▶ _Instructions for the task_:
Copy the lines verbatim, beginning with the line that contains "low, high = Vector((1e9,)" and continuing through the end of the data, and only those lines.

▶ _Given information_:

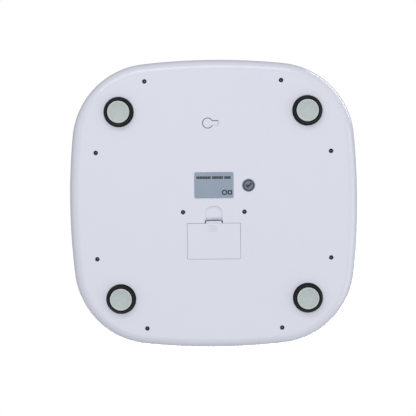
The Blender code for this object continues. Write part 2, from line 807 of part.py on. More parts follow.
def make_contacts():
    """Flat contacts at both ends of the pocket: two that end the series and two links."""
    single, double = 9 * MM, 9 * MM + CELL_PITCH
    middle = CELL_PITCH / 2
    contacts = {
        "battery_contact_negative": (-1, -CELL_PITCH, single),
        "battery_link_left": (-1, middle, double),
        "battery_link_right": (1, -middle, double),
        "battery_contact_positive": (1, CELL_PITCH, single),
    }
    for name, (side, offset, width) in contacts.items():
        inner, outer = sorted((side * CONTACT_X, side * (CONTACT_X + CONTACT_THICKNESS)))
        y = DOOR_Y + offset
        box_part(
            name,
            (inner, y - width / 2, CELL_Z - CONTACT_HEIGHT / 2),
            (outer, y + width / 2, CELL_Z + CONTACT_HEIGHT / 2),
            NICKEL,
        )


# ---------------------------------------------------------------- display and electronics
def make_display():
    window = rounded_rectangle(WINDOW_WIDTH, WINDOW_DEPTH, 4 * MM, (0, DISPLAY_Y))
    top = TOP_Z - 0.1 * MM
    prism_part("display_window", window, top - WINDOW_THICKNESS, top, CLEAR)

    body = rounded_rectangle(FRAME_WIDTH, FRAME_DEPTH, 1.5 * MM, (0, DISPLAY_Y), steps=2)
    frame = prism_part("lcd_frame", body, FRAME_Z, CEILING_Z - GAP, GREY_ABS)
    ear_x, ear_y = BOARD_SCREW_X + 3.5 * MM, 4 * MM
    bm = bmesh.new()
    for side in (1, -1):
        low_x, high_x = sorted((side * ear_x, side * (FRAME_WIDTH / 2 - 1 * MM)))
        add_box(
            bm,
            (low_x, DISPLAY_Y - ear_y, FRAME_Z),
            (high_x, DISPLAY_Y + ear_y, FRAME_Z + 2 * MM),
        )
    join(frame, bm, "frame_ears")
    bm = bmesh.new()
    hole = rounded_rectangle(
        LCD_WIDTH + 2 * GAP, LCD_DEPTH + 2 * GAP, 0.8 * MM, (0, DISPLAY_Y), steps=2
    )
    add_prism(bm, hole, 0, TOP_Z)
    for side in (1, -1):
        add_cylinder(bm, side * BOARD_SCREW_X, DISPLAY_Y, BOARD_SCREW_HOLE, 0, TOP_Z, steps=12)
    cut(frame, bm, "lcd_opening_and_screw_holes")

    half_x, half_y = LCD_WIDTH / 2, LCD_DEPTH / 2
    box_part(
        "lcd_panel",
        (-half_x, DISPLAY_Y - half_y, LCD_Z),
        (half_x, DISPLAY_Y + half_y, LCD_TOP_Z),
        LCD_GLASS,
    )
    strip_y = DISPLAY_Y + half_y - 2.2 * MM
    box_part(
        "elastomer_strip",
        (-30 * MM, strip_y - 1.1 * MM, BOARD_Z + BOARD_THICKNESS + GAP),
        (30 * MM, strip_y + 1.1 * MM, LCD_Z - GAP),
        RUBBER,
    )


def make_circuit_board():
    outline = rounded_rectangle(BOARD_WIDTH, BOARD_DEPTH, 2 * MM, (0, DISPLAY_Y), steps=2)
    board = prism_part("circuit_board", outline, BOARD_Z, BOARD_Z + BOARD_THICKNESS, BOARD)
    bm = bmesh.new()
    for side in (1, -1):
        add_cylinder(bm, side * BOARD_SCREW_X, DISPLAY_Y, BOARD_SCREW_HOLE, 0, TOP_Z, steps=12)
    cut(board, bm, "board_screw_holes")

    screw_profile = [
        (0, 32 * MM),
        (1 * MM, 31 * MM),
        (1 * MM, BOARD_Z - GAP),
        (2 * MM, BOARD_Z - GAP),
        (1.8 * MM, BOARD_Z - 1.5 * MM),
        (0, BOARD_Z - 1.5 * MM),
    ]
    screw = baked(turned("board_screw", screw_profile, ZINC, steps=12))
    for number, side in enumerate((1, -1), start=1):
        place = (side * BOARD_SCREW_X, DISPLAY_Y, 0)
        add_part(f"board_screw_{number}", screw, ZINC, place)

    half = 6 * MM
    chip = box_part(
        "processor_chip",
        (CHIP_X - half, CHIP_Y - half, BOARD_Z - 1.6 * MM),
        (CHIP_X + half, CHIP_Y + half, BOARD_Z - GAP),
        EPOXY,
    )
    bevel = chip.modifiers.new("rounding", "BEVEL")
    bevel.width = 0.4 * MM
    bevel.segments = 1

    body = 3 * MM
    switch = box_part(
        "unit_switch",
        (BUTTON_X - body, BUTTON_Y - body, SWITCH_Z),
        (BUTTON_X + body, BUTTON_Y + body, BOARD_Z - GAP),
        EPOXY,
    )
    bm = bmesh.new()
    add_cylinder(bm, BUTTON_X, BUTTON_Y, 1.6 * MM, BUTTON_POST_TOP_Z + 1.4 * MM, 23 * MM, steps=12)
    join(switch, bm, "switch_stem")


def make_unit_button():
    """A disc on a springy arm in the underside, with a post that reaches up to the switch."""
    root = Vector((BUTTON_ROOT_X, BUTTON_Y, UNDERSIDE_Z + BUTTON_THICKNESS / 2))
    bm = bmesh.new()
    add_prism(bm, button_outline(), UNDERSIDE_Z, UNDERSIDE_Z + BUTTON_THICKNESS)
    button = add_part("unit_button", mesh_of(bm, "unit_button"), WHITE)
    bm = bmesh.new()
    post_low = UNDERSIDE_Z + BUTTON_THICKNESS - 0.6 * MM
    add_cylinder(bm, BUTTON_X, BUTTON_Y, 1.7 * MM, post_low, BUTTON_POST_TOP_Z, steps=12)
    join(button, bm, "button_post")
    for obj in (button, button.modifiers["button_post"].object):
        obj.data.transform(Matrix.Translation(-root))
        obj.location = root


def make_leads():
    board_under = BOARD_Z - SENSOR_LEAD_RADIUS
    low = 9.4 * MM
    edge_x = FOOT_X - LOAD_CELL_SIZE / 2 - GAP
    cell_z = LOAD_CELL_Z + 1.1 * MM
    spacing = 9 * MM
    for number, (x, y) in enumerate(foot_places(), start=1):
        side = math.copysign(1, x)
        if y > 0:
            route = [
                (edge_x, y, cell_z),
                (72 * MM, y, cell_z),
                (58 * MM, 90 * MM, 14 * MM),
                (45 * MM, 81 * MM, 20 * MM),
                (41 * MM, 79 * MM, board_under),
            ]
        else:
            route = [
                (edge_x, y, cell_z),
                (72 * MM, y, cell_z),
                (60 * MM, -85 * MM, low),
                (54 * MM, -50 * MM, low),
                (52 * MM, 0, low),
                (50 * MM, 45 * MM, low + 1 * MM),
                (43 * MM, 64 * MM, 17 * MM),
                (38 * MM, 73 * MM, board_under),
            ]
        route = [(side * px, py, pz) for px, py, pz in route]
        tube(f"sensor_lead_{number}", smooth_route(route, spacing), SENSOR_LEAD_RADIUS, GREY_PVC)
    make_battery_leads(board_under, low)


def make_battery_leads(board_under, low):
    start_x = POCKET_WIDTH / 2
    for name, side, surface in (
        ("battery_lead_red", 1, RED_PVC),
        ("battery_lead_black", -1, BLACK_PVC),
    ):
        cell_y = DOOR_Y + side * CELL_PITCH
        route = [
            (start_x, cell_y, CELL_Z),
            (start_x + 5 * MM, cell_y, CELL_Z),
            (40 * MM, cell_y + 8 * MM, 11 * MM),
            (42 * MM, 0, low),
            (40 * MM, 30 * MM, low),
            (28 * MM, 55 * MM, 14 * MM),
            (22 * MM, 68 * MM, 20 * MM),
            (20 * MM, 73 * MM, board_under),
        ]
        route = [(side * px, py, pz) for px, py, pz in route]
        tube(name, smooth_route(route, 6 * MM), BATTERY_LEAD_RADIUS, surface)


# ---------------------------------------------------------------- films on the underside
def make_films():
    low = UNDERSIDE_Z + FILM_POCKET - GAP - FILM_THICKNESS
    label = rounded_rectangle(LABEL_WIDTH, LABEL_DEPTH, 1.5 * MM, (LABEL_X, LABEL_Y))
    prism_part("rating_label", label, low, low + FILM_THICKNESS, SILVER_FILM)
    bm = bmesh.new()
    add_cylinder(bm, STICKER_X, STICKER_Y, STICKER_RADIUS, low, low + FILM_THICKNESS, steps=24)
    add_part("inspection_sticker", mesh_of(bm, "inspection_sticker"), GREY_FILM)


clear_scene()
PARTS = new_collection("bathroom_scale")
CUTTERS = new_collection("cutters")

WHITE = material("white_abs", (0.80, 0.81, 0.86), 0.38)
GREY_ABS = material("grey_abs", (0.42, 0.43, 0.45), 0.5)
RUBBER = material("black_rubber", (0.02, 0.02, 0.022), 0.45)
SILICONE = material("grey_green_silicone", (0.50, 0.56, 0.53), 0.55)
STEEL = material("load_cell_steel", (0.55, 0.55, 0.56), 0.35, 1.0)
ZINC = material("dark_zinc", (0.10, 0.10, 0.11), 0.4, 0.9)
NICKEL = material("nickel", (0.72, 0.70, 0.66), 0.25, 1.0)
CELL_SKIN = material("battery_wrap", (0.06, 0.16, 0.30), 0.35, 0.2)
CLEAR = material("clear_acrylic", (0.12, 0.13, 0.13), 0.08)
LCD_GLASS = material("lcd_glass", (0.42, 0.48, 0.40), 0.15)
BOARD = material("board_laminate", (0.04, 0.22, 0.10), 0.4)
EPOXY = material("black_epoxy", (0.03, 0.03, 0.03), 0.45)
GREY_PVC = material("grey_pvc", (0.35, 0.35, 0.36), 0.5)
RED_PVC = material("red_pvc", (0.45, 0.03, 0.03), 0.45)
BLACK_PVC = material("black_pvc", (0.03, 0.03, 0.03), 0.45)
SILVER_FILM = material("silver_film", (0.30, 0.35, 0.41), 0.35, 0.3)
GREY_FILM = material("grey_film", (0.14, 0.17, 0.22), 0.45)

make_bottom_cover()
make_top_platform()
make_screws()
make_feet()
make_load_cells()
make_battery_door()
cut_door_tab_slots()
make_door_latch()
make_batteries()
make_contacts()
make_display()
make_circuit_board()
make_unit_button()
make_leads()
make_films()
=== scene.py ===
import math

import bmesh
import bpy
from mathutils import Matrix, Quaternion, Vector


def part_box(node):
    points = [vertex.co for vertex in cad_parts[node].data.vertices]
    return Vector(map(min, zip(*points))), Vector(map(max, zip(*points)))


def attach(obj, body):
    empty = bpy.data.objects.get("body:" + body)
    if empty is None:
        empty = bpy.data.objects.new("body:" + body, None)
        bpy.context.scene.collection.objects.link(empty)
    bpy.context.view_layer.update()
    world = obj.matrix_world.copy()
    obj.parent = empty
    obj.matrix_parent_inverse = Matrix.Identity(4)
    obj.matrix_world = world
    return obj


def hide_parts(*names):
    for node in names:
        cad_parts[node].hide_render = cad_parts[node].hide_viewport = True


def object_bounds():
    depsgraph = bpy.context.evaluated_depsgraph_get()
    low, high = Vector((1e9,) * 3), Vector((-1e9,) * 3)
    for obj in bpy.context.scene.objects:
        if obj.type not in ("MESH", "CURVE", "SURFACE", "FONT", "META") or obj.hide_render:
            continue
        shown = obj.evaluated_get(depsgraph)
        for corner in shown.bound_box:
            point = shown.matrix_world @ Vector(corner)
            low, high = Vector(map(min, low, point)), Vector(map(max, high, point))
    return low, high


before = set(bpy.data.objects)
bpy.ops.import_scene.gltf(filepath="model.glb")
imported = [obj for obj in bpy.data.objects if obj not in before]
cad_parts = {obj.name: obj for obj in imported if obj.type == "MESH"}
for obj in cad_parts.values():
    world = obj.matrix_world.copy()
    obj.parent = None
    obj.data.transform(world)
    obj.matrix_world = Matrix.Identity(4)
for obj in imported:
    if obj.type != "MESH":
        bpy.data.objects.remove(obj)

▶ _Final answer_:
    low, high = Vector((1e9,) * 3), Vector((-1e9,) * 3)
    for obj in bpy.context.scene.objects:
        if obj.type not in ("MESH", "CURVE", "SURFACE", "FONT", "META") or obj.hide_render:
            continue
        shown = obj.evaluated_get(depsgraph)
        for corner in shown.bound_box:
            point = shown.matrix_world @ Vector(corner)
            low, high = Vector(map(min, low, point)), Vector(map(max, high, point))
    return low, high


before = set(bpy.data.objects)
bpy.ops.import_scene.gltf(filepath="model.glb")
imported = [obj for obj in bpy.data.objects if obj not in before]
cad_parts = {obj.name: obj for obj in imported if obj.type == "MESH"}
for obj in cad_parts.values():
    world = obj.matrix_world.copy()
    obj.parent = None
    obj.data.transform(world)
    obj.matrix_world = Matrix.Identity(4)
for obj in imported:
    if obj.type != "MESH":
        bpy.data.objects.remove(obj)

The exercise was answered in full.